General information
- Type: Foot-launched glider
- National origin: Poland
- Designer: Mieczysław Siegel
- Number built: 1

History
- First flight: 1923

= Siegel MS 1 =

The Siegel MS 1 was a very light, simple, foot-launched glider designed, financed, built and flown by a Polish schoolteacher in the 1923 summer holidays. It made some short hops but was easily damaged.

==Design and development==

Mieczysław Siegel, a schoolteacher from Skrynice near Lublin, designed and built his first aircraft in 1923. It was a simple, small and very light foot-launched glider. He made several brief lights, though contemporary reports do not make it clear if these were foot-launched or if the MS 1 was tethered like a kite. During these tests the fragile glider was often damaged and repaired but, late in 1923, Siegel's attention turned to its successor, the MS 2.

The MS 1 was a wooden framed aircraft, unusually covered with a mixture of cardboard and wrapping paper. Its one piece, twin spar wing, mounted on top of the fuselage, was rectangular in plan out to a little over half span then became trapezoidal. Covered with paper stiffened with gelatin, it was wire-braced from the lower fuselage and from an inverted-V cabane strut over the fuselage. Wing warping rather than ailerons provided lateral control.

The rectangular section fuselage tapered to the rear. Between the wings the upper and lower surface coverings were absent, opening a space which the pilot could sit, strapped to the glider on a bicycle seat, with his feet on the ground. He launched the MS 1 by running, taking the glider forward.

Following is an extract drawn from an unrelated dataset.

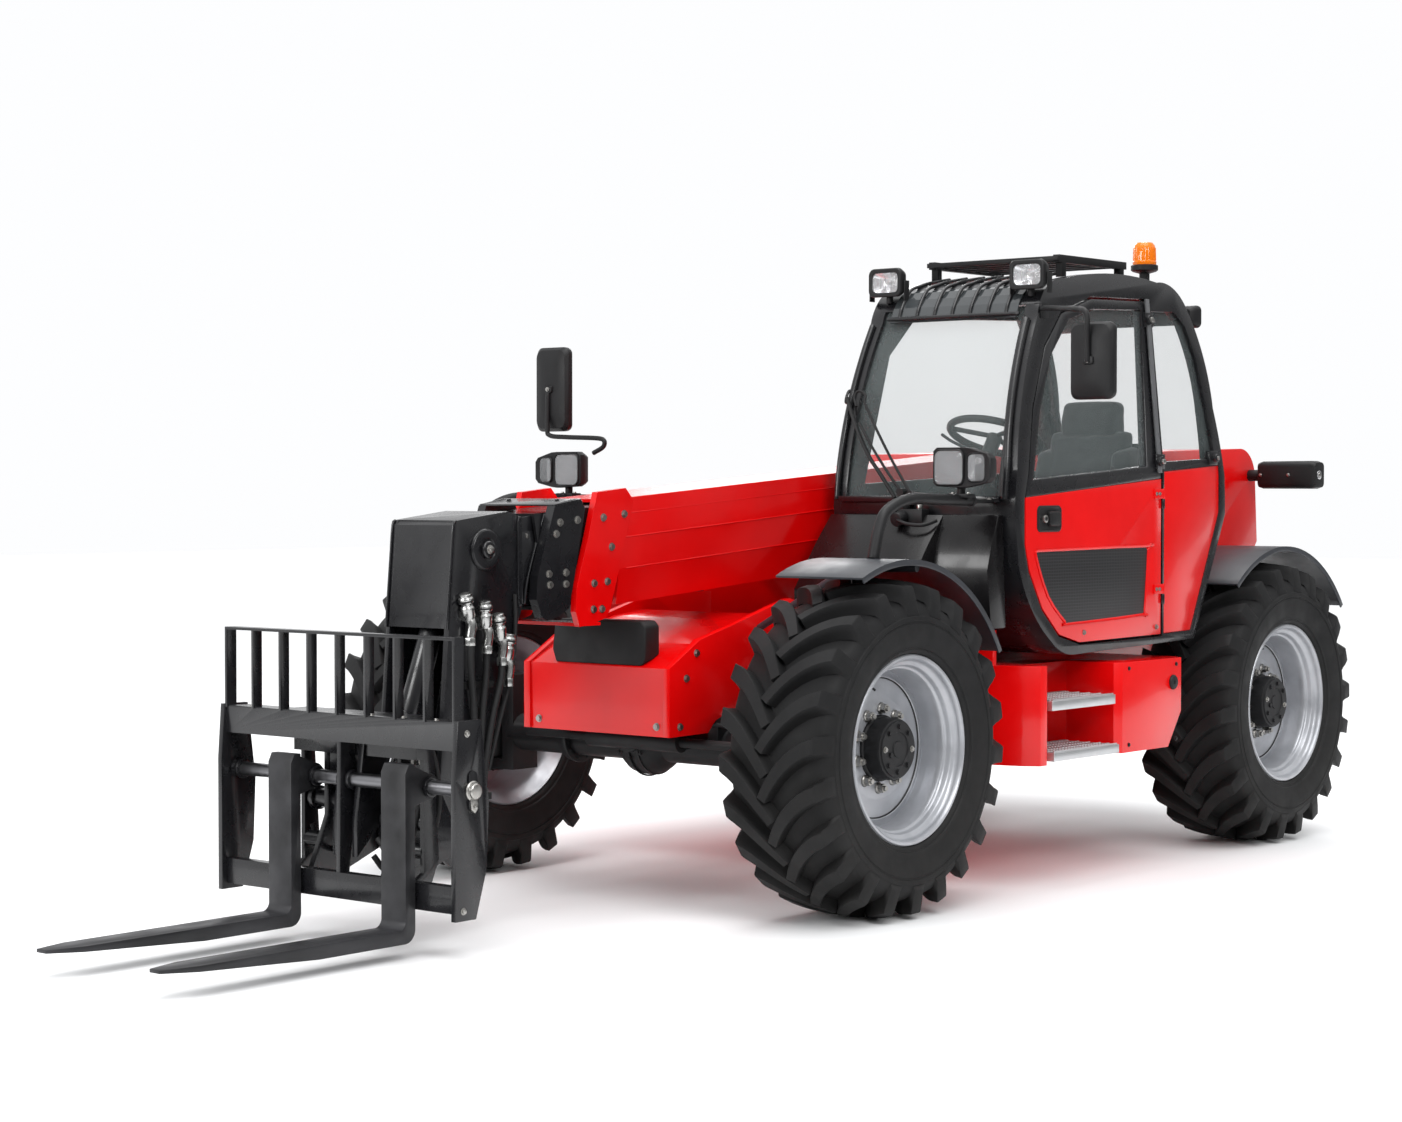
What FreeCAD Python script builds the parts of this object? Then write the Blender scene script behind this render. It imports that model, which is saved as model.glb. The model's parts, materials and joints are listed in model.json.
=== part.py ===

The MS 1's broad chord, triangular tailplane was mounted on top of the fuselage and began not far aft of the wing trailing edge. It carried a single-piece elevator. Unusually, its long, rounded fin was under the fuselage and the trapezoidal rudder ran up to the fuselage top, just below the elevator.

A pair of short skids, cross-braced and each mounted under the nose on a V-strut, together with the pilot's legs provided the MS 1's landing gear, assisted by the lower edge of the fin which doubled as a tailskid.